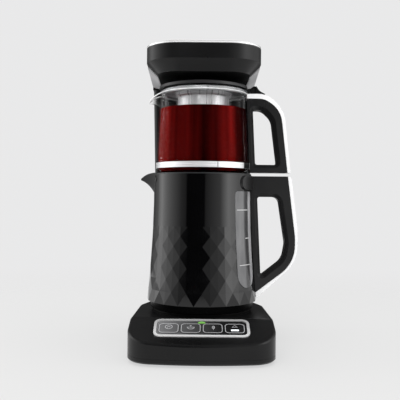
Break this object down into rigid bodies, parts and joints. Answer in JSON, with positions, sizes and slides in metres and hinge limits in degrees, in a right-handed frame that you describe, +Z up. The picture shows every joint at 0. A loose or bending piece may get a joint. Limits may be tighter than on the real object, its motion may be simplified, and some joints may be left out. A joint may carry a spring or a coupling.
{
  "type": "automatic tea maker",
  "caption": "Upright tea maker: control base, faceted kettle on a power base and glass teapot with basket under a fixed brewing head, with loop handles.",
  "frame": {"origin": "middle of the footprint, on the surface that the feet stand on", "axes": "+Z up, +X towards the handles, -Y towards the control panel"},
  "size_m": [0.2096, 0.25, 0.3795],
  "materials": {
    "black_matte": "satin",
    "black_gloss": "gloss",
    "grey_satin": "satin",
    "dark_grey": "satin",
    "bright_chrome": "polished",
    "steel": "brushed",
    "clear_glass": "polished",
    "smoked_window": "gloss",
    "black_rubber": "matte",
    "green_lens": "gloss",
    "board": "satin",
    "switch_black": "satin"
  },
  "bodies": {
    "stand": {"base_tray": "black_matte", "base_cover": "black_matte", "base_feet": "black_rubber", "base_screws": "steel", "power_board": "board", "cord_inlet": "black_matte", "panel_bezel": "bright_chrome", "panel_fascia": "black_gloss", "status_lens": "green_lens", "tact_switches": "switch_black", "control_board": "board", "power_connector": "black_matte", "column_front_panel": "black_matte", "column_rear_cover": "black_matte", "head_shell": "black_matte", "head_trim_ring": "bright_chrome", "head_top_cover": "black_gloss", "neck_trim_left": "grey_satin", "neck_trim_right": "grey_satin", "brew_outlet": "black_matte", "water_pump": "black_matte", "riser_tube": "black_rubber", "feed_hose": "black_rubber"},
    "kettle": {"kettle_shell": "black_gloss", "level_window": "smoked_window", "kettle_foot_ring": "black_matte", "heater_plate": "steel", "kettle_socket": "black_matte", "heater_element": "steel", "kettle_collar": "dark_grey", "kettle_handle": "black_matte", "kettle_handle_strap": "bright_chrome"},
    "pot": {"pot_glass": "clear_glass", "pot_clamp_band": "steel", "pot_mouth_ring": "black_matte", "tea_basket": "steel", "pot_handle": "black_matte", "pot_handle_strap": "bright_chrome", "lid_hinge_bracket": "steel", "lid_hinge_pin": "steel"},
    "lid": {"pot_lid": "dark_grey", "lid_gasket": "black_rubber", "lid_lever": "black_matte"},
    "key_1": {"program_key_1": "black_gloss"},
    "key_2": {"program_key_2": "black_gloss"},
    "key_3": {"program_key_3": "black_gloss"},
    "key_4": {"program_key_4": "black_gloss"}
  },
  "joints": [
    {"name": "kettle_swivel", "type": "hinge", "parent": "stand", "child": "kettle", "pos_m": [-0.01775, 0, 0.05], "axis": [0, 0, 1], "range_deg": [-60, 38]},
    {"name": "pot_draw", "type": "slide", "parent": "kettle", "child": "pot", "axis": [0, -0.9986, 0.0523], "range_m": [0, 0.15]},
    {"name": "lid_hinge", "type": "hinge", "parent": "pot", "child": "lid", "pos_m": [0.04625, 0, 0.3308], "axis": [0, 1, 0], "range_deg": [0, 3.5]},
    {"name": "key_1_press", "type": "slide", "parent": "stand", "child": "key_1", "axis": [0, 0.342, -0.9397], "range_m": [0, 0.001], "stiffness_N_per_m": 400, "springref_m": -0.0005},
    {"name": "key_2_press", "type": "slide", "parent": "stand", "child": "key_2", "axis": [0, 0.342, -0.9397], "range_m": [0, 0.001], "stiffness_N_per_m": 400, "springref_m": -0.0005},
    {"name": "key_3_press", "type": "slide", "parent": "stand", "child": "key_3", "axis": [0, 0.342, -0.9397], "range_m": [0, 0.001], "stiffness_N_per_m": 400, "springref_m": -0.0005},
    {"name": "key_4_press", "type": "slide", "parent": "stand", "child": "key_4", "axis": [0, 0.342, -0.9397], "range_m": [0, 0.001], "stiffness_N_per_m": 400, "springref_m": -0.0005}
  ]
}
§ §
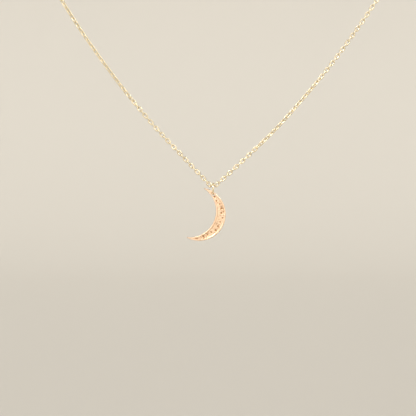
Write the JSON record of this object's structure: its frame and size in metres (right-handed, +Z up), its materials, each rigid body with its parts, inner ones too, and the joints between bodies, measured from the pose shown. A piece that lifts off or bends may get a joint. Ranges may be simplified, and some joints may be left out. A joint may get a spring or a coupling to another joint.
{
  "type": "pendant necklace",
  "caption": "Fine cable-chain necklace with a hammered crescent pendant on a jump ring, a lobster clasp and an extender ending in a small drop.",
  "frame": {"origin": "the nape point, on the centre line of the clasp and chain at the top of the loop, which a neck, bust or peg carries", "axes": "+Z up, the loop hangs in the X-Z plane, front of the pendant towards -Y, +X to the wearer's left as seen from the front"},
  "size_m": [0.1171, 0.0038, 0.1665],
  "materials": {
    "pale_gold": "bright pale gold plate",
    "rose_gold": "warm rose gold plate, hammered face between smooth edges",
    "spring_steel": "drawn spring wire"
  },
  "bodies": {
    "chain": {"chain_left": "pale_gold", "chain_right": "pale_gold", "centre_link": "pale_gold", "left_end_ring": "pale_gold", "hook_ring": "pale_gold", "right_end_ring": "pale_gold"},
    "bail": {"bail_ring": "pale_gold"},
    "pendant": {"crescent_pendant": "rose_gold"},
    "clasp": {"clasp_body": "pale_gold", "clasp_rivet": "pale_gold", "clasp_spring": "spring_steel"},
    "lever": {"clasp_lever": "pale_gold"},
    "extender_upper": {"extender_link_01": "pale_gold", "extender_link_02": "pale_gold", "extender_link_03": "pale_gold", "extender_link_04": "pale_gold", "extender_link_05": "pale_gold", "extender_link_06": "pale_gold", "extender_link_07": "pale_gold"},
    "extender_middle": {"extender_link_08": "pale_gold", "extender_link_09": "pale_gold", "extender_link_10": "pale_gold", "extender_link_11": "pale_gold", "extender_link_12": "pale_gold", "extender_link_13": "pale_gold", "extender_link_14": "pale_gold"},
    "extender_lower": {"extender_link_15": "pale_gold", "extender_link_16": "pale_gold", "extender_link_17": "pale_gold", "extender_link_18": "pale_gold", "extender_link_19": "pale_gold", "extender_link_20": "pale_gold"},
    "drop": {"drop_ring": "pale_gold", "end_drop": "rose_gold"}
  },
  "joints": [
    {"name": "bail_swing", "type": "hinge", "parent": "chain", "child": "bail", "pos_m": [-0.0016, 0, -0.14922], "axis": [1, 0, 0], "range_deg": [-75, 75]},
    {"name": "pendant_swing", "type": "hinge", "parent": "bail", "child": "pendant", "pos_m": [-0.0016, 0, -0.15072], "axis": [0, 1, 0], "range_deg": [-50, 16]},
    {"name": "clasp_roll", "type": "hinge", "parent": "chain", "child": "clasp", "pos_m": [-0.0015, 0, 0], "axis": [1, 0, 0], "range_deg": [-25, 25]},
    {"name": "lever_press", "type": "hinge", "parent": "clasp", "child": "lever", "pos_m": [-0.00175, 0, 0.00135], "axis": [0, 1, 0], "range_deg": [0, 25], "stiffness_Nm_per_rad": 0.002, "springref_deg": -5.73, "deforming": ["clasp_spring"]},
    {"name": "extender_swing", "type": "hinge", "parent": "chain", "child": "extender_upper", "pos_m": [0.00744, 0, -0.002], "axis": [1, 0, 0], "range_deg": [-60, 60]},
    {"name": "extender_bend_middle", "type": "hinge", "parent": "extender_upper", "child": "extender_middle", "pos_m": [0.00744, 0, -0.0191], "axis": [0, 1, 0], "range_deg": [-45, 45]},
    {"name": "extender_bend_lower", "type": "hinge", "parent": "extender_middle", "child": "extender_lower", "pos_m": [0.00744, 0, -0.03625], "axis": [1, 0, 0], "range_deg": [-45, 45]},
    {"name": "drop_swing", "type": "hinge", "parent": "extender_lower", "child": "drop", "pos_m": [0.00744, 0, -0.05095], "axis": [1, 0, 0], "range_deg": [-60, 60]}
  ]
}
§ §
TASK - Gather all lines from the records above in which "parts" appears.

CORRECT RESPONSE -
Break this object down into rigid bodies, parts and joints. Answer in JSON, with positions, sizes and slides in metres and hinge limits in degrees, in a right-handed frame that you describe, +Z up. The picture shows every joint at 0. A loose or bending piece may get a joint. Limits may be tighter than on the real object, its motion may be simplified, and some joints may be left out. A joint may carry a spring or a coupling.
Write the JSON record of this object's structure: its frame and size in metres (right-handed, +Z up), its materials, each rigid body with its parts, inner ones too, and the joints between bodies, measured from the pose shown. A piece that lifts off or bends may get a joint. Ranges may be simplified, and some joints may be left out. A joint may get a spring or a coupling to another joint.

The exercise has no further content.